A guest post by Ian Lawson from the University of Sydney.

Ian Lawson writes…

Margaret Cavendish’s Observations upon Experimental Philosophy (1666) was a direct criticism of the Royal Society, largely focused on their most prolific work to that date – Robert Hooke’s Micrographia (1665). Cavendish was no fan of experimental philosophy generally, thinking it likely to lead to civil strife, and needing in any case to be guided by speculative thought, she criticised microscopes specifically for a few particular reasons:

  • They’re difficult to make and use;
  • They’re not very useful (Cavendish asks if observing a louse through a microscope can prevent it from biting); and, relatedly
  • They distort nature.

This last, I would like to suggest, points to a different way of understanding and conceptualising the instrument to that of the Society microscopists (I am thinking particularly of John Wilkins, Christopher Wren, and Hooke).

Cavendish writes:

    I do not say, that no glass presents the true picture of an object: but only that magnifying, multiplying, and the like optic glasses, may, and do oftentimes present falsely the picture of an exterior object; I say, the picture, because it is not the real body of the object which the glass presents (pp. 50-51).

A louse, viewed under the microscope, looks like a lobster, and a sharp knife looks blunt. “[I]f the edge of a knife or the point of a needle were naturally and really so as the microscope presents them, they would never be so useful as they are” (p. 51).

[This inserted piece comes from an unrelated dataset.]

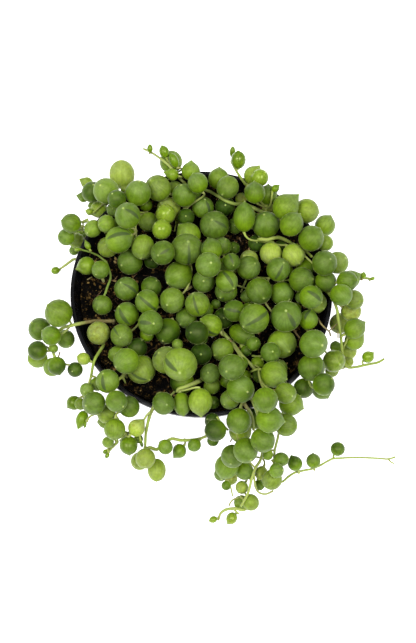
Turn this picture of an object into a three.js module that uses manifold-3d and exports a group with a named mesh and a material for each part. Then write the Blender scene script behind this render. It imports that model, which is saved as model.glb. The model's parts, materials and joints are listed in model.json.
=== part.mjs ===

This is of course a direct reference to Hooke – a needle and a razor were the first two observations in his Micrographia.

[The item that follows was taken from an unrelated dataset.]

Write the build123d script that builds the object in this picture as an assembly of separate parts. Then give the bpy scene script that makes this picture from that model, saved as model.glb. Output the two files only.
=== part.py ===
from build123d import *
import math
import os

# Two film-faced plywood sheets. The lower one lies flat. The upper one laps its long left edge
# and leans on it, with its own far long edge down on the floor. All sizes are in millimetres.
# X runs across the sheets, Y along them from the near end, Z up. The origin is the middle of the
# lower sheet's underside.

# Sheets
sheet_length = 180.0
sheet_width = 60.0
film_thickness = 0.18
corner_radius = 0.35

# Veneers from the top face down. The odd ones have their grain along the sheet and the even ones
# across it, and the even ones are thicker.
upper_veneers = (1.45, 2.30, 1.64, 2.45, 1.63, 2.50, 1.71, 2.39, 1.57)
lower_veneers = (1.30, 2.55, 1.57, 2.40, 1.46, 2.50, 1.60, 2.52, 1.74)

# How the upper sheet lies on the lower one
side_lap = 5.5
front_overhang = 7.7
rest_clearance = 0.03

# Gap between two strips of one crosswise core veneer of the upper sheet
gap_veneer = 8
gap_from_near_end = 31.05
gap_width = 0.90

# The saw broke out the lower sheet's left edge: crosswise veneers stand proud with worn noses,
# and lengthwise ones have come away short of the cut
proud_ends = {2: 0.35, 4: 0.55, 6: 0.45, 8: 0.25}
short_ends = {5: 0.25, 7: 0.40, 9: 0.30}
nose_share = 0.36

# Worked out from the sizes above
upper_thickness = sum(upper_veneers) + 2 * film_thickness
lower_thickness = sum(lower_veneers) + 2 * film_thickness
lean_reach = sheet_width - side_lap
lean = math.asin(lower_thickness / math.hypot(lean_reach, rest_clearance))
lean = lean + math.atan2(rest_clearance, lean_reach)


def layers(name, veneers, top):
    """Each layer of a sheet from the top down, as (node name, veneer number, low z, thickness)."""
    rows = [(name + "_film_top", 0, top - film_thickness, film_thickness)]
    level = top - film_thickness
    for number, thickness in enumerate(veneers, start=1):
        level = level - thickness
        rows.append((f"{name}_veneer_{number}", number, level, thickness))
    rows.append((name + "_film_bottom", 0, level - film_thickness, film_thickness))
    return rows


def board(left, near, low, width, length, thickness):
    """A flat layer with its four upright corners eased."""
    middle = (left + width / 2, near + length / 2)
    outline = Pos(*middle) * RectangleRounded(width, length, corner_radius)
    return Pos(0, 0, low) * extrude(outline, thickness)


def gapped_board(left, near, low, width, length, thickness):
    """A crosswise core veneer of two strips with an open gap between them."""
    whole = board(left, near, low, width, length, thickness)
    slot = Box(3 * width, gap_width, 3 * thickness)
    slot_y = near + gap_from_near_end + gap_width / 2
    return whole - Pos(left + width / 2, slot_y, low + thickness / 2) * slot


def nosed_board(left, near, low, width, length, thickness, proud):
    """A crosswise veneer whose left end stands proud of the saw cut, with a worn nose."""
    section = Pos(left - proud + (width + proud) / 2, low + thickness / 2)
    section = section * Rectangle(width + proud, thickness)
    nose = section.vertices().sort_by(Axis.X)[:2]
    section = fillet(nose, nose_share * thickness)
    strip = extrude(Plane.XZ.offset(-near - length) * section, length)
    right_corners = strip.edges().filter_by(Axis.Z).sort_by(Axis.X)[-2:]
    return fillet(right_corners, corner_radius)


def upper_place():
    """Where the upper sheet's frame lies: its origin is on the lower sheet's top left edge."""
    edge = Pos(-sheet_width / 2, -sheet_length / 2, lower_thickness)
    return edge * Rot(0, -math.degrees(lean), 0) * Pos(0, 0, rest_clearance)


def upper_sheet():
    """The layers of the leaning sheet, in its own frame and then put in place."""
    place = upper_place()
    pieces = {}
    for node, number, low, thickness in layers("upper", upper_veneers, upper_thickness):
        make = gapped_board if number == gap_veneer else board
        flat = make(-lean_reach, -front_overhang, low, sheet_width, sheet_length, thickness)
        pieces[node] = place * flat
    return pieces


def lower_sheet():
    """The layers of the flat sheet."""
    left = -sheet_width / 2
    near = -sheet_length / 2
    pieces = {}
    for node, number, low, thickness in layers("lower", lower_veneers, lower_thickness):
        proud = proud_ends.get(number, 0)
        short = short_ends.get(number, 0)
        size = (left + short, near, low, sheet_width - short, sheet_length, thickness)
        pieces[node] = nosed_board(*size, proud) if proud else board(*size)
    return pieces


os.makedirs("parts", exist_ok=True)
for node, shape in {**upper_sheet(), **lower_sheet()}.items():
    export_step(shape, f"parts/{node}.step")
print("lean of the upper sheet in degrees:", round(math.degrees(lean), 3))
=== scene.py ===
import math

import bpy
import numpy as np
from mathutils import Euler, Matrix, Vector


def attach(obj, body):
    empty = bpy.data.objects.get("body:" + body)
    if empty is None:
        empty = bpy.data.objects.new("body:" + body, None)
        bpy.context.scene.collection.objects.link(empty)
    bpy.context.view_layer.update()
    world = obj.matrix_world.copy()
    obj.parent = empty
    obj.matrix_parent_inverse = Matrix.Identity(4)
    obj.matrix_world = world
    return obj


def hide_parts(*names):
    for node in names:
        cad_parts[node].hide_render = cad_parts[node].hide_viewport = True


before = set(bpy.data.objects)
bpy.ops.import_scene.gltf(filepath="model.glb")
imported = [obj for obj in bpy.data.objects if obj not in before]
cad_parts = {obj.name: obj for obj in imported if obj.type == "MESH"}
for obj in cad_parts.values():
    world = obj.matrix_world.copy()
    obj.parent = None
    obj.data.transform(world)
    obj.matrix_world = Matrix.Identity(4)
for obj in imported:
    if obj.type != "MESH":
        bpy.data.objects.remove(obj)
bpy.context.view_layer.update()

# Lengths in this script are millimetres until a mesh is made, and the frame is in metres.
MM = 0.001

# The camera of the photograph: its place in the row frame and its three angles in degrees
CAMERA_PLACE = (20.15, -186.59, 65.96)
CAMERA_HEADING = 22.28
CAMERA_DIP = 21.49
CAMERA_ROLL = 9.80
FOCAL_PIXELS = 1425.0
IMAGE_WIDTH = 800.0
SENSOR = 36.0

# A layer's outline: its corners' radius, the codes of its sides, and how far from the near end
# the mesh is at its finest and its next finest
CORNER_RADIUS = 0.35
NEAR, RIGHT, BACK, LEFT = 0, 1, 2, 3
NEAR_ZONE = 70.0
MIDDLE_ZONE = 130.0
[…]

Hooke's drawing of the edge of a razor

Hooke likewise admits that if the razor were “really such as it appear’d through the Microscope, it would scarcely have serv’d to cleave wood, much less to have cut the hair of beards.” Unless, he continues, it were used

    after the manner Lucien merrily relates Charon to have made use of, when with a Carpenter’s Axe he chop’d off the beard of a sage Philosopher, whose gravity he very cautiously fear’d would indanger the oversetting of his Wherry (p. 5).

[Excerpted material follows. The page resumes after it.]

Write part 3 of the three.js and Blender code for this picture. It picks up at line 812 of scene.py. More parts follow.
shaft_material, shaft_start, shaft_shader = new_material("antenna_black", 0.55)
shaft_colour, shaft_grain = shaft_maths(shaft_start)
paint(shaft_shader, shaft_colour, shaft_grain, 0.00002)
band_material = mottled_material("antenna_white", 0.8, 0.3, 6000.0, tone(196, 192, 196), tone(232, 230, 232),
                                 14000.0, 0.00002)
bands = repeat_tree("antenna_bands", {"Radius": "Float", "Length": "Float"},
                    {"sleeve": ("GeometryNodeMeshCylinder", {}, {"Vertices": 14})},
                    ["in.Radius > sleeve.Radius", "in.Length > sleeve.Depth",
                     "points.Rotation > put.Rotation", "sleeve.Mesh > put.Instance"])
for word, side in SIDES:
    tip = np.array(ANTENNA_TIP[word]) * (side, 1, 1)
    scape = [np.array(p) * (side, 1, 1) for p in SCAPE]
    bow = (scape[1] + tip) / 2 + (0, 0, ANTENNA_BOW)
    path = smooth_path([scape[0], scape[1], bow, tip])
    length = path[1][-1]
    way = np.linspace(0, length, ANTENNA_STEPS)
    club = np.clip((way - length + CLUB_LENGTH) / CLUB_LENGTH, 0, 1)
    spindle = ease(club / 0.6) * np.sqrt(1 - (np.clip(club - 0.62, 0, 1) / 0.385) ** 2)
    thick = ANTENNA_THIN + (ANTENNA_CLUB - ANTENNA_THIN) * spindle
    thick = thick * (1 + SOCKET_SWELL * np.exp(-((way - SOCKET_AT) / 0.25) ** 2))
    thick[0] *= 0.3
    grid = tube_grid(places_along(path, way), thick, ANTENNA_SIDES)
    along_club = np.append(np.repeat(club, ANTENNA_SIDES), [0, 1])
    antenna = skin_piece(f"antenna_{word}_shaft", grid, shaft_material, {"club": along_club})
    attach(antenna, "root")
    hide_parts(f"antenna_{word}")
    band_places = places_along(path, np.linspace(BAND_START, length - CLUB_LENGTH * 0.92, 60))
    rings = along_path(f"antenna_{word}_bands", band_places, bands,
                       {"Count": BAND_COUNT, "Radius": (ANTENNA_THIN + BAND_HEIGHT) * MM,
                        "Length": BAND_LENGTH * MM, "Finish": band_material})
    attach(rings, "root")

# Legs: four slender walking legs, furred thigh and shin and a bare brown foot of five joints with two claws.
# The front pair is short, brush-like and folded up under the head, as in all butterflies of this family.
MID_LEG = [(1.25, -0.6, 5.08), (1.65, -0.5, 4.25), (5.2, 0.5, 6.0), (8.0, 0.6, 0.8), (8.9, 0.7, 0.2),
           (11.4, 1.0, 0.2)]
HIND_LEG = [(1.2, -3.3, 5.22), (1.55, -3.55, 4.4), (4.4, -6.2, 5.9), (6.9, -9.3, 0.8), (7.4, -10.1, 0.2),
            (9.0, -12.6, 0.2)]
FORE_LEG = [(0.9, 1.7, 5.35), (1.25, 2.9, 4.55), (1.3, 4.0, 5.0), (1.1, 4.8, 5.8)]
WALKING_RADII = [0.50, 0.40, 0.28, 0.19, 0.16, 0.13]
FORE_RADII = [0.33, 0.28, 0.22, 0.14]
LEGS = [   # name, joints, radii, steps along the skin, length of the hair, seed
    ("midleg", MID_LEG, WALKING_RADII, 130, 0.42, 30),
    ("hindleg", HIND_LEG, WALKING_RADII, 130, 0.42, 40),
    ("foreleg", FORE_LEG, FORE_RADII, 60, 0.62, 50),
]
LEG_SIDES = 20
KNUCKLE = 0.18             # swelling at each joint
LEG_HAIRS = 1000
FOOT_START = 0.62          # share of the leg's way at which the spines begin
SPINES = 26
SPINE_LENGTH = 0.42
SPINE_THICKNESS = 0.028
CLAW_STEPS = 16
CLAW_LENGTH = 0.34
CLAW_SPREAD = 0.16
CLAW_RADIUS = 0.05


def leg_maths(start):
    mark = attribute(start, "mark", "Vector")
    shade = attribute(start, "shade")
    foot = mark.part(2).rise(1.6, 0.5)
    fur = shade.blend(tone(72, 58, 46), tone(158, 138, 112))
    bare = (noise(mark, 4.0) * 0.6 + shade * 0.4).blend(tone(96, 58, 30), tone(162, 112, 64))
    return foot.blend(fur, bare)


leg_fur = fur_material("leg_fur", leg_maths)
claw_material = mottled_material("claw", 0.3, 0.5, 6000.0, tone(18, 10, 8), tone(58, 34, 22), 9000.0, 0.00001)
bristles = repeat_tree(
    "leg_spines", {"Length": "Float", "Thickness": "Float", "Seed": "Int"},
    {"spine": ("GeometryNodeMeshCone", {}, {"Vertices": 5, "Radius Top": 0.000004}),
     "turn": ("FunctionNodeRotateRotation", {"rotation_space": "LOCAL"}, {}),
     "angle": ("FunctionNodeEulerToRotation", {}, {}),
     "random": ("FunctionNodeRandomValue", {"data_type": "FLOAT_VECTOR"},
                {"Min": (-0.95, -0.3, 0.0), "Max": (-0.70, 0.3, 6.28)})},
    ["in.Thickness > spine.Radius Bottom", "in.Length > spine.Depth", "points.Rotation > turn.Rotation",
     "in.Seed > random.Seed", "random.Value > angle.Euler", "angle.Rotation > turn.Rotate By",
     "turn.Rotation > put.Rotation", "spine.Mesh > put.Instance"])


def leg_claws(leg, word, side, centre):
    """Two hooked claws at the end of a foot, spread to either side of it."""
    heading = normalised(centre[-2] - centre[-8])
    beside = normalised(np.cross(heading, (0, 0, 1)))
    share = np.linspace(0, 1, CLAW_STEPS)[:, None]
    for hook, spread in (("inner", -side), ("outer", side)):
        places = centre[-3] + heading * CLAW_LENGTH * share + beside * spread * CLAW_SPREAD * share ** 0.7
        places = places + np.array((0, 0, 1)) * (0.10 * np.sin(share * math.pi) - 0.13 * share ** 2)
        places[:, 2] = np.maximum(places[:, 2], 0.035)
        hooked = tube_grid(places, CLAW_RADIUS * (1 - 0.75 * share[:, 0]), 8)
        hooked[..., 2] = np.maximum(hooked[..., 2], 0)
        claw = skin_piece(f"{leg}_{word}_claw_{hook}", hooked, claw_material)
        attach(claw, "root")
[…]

Hooke’s razor, though lacking a knife’s sharp edge, still has the capacity to rob a philosopher of his wisdom, by showing intuitive assumptions are unfounded. Cavendish appears to suggest there is one scale that an object exists ‘naturally’ at. On the other hand Hooke, Wilkins, and Wren emphasise the contingency of human senses:

    [I]f there were another Species of Intelligent Creatures in the World, they might have quite another kind of Apprehension of the same thing, and neither [theirs nor ours] perhaps as they ought to be.

(Hooke, General Scheme, or Idea of the Present State of Natural Philosophy, p. 8)

The Royal Society microscopists didn’t so much see themselves as altering the objects they were looking at, but rather modifying their own senses. They enter the micro-world, and present the razor as it would seem to someone the size of an insect. It may not retain its traditional use at this scale, but it is the observer who has been distorted rather than the object.

I’m not really sure how illustrative a difference this is to point out, but my feeling is it is tied in with a number of related themes and can possibly help to shed light on them: optimism for the new optical technologies; the new optics of Kepler and Descartes and the naturalisation of vision; experimental as opposed to mechanical philosophy; and Hooke’s approach to instruments more generally.